TASK PROMPT:
Your task is to output all the records below, word for word.

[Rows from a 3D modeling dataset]
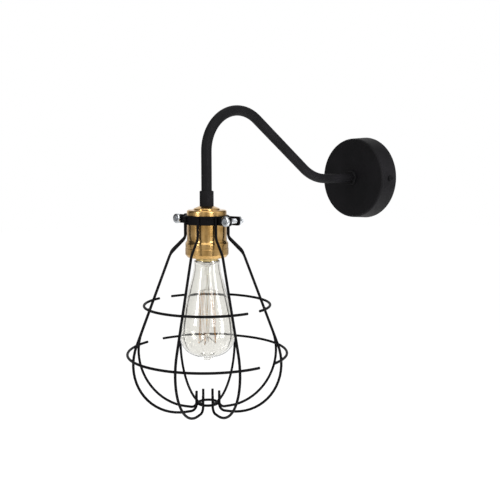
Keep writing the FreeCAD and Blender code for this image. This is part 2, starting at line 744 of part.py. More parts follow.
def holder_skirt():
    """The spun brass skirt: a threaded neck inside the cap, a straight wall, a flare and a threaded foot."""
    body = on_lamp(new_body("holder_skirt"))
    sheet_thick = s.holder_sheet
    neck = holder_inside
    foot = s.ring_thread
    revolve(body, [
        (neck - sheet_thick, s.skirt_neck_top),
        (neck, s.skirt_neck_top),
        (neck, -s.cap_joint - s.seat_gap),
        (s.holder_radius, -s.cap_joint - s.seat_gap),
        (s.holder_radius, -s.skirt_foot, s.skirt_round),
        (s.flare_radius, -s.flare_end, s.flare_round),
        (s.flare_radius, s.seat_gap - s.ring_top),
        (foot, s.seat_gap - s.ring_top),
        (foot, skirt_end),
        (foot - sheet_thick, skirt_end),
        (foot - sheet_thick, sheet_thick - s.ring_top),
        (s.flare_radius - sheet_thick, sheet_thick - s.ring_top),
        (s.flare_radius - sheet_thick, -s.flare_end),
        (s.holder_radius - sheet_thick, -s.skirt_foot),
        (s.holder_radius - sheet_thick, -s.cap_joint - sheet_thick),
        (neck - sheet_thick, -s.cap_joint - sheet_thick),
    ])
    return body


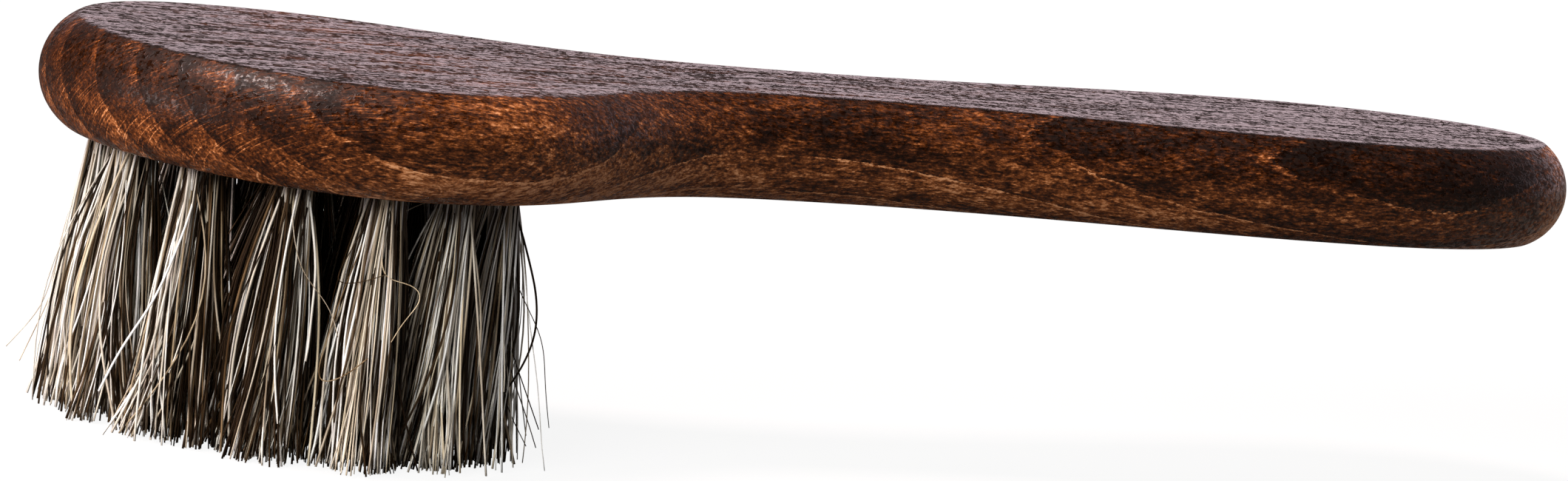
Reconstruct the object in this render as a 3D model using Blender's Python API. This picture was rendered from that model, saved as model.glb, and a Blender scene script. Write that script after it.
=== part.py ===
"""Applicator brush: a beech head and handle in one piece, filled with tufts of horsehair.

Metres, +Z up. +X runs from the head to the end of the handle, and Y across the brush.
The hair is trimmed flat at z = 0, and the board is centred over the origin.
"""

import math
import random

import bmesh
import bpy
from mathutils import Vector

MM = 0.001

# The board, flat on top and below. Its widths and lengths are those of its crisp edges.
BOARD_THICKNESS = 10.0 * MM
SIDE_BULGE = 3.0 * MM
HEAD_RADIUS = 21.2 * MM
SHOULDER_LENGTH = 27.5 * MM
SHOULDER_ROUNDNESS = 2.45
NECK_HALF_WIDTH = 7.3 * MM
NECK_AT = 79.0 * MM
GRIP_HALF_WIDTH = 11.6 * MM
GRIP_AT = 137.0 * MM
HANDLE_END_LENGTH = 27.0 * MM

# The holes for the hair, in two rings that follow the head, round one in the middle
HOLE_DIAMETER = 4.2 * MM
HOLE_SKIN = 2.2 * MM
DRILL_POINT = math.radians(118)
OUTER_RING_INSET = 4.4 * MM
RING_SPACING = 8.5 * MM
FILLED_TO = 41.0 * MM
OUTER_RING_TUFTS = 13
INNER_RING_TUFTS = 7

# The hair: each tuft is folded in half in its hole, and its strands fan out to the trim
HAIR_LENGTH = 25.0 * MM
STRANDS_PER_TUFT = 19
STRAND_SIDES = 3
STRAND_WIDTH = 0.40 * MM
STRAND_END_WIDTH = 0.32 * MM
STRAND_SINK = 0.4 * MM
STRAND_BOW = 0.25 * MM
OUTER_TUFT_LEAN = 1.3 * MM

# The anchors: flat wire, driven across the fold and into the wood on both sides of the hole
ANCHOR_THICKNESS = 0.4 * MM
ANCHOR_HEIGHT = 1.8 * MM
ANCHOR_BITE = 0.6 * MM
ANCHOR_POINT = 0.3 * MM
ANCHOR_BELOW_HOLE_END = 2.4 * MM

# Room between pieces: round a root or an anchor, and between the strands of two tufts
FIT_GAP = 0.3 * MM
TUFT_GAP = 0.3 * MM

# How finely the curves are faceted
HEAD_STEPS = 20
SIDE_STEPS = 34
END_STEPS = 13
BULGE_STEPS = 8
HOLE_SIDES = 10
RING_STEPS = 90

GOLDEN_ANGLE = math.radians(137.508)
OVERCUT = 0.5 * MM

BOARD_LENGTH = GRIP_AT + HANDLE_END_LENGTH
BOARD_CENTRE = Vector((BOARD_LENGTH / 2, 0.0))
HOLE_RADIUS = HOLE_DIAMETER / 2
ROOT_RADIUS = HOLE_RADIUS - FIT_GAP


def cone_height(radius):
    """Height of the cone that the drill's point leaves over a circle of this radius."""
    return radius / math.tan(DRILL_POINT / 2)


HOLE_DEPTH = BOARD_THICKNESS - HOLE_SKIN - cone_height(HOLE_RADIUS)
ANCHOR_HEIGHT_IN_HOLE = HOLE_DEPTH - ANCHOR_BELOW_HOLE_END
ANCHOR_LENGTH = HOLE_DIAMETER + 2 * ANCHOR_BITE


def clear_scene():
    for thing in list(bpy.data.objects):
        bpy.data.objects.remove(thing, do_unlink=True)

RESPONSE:
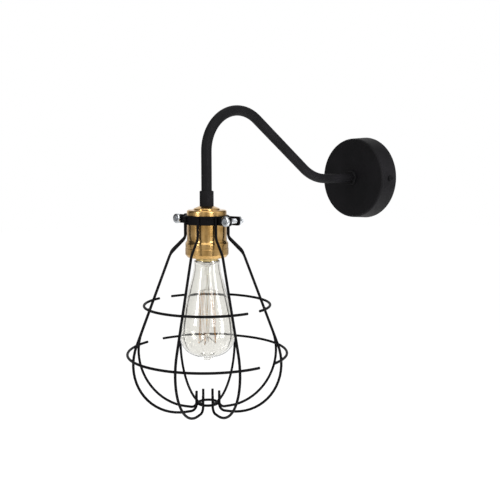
Keep writing the FreeCAD and Blender code for this image. This is part 2, starting at line 744 of part.py. More parts follow.
def holder_skirt():
    """The spun brass skirt: a threaded neck inside the cap, a straight wall, a flare and a threaded foot."""
    body = on_lamp(new_body("holder_skirt"))
    sheet_thick = s.holder_sheet
    neck = holder_inside
    foot = s.ring_thread
    revolve(body, [
        (neck - sheet_thick, s.skirt_neck_top),
        (neck, s.skirt_neck_top),
        (neck, -s.cap_joint - s.seat_gap),
        (s.holder_radius, -s.cap_joint - s.seat_gap),
        (s.holder_radius, -s.skirt_foot, s.skirt_round),
        (s.flare_radius, -s.flare_end, s.flare_round),
        (s.flare_radius, s.seat_gap - s.ring_top),
        (foot, s.seat_gap - s.ring_top),
        (foot, skirt_end),
        (foot - sheet_thick, skirt_end),
        (foot - sheet_thick, sheet_thick - s.ring_top),
        (s.flare_radius - sheet_thick, sheet_thick - s.ring_top),
        (s.flare_radius - sheet_thick, -s.flare_end),
        (s.holder_radius - sheet_thick, -s.skirt_foot),
        (s.holder_radius - sheet_thick, -s.cap_joint - sheet_thick),
        (neck - sheet_thick, -s.cap_joint - sheet_thick),
    ])
    return body


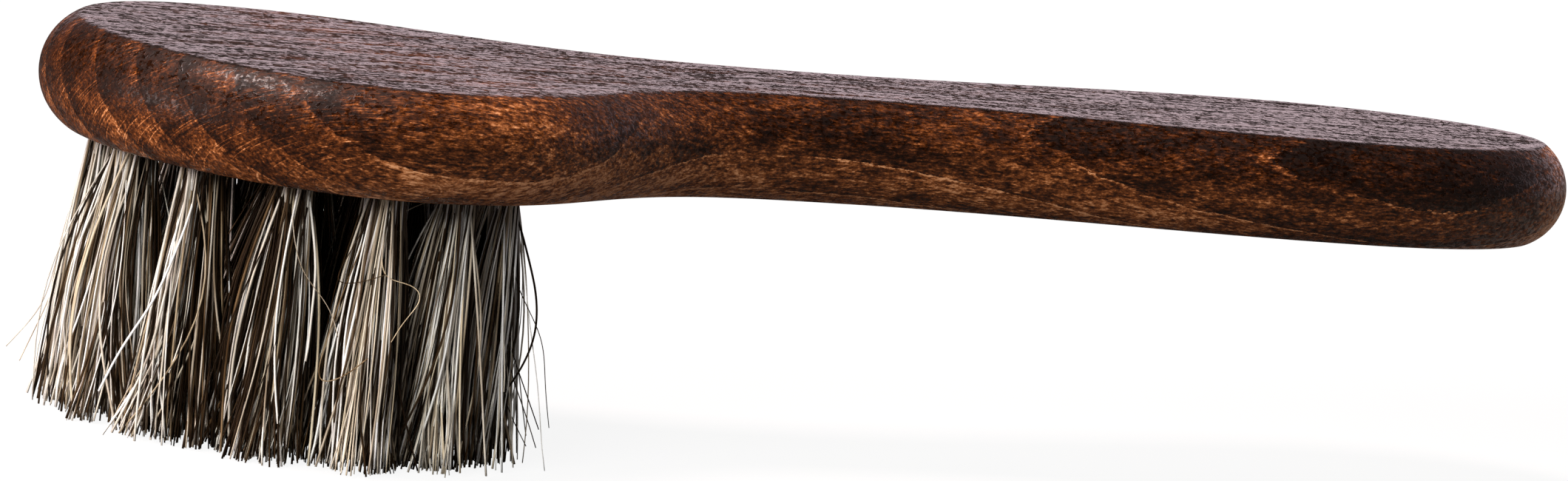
Reconstruct the object in this render as a 3D model using Blender's Python API. This picture was rendered from that model, saved as model.glb, and a Blender scene script. Write that script after it.
=== part.py ===
"""Applicator brush: a beech head and handle in one piece, filled with tufts of horsehair.

Metres, +Z up. +X runs from the head to the end of the handle, and Y across the brush.
The hair is trimmed flat at z = 0, and the board is centred over the origin.
"""

import math
import random

import bmesh
import bpy
from mathutils import Vector

MM = 0.001

# The board, flat on top and below. Its widths and lengths are those of its crisp edges.
BOARD_THICKNESS = 10.0 * MM
SIDE_BULGE = 3.0 * MM
HEAD_RADIUS = 21.2 * MM
SHOULDER_LENGTH = 27.5 * MM
SHOULDER_ROUNDNESS = 2.45
NECK_HALF_WIDTH = 7.3 * MM
NECK_AT = 79.0 * MM
GRIP_HALF_WIDTH = 11.6 * MM
GRIP_AT = 137.0 * MM
HANDLE_END_LENGTH = 27.0 * MM

# The holes for the hair, in two rings that follow the head, round one in the middle
HOLE_DIAMETER = 4.2 * MM
HOLE_SKIN = 2.2 * MM
DRILL_POINT = math.radians(118)
OUTER_RING_INSET = 4.4 * MM
RING_SPACING = 8.5 * MM
FILLED_TO = 41.0 * MM
OUTER_RING_TUFTS = 13
INNER_RING_TUFTS = 7

# The hair: each tuft is folded in half in its hole, and its strands fan out to the trim
HAIR_LENGTH = 25.0 * MM
STRANDS_PER_TUFT = 19
STRAND_SIDES = 3
STRAND_WIDTH = 0.40 * MM
STRAND_END_WIDTH = 0.32 * MM
STRAND_SINK = 0.4 * MM
STRAND_BOW = 0.25 * MM
OUTER_TUFT_LEAN = 1.3 * MM

# The anchors: flat wire, driven across the fold and into the wood on both sides of the hole
ANCHOR_THICKNESS = 0.4 * MM
ANCHOR_HEIGHT = 1.8 * MM
ANCHOR_BITE = 0.6 * MM
ANCHOR_POINT = 0.3 * MM
ANCHOR_BELOW_HOLE_END = 2.4 * MM

# Room between pieces: round a root or an anchor, and between the strands of two tufts
FIT_GAP = 0.3 * MM
TUFT_GAP = 0.3 * MM

# How finely the curves are faceted
HEAD_STEPS = 20
SIDE_STEPS = 34
END_STEPS = 13
BULGE_STEPS = 8
HOLE_SIDES = 10
RING_STEPS = 90

GOLDEN_ANGLE = math.radians(137.508)
OVERCUT = 0.5 * MM

BOARD_LENGTH = GRIP_AT + HANDLE_END_LENGTH
BOARD_CENTRE = Vector((BOARD_LENGTH / 2, 0.0))
HOLE_RADIUS = HOLE_DIAMETER / 2
ROOT_RADIUS = HOLE_RADIUS - FIT_GAP


def cone_height(radius):
    """Height of the cone that the drill's point leaves over a circle of this radius."""
    return radius / math.tan(DRILL_POINT / 2)


HOLE_DEPTH = BOARD_THICKNESS - HOLE_SKIN - cone_height(HOLE_RADIUS)
ANCHOR_HEIGHT_IN_HOLE = HOLE_DEPTH - ANCHOR_BELOW_HOLE_END
ANCHOR_LENGTH = HOLE_DIAMETER + 2 * ANCHOR_BITE


def clear_scene():
    for thing in list(bpy.data.objects):
        bpy.data.objects.remove(thing, do_unlink=True)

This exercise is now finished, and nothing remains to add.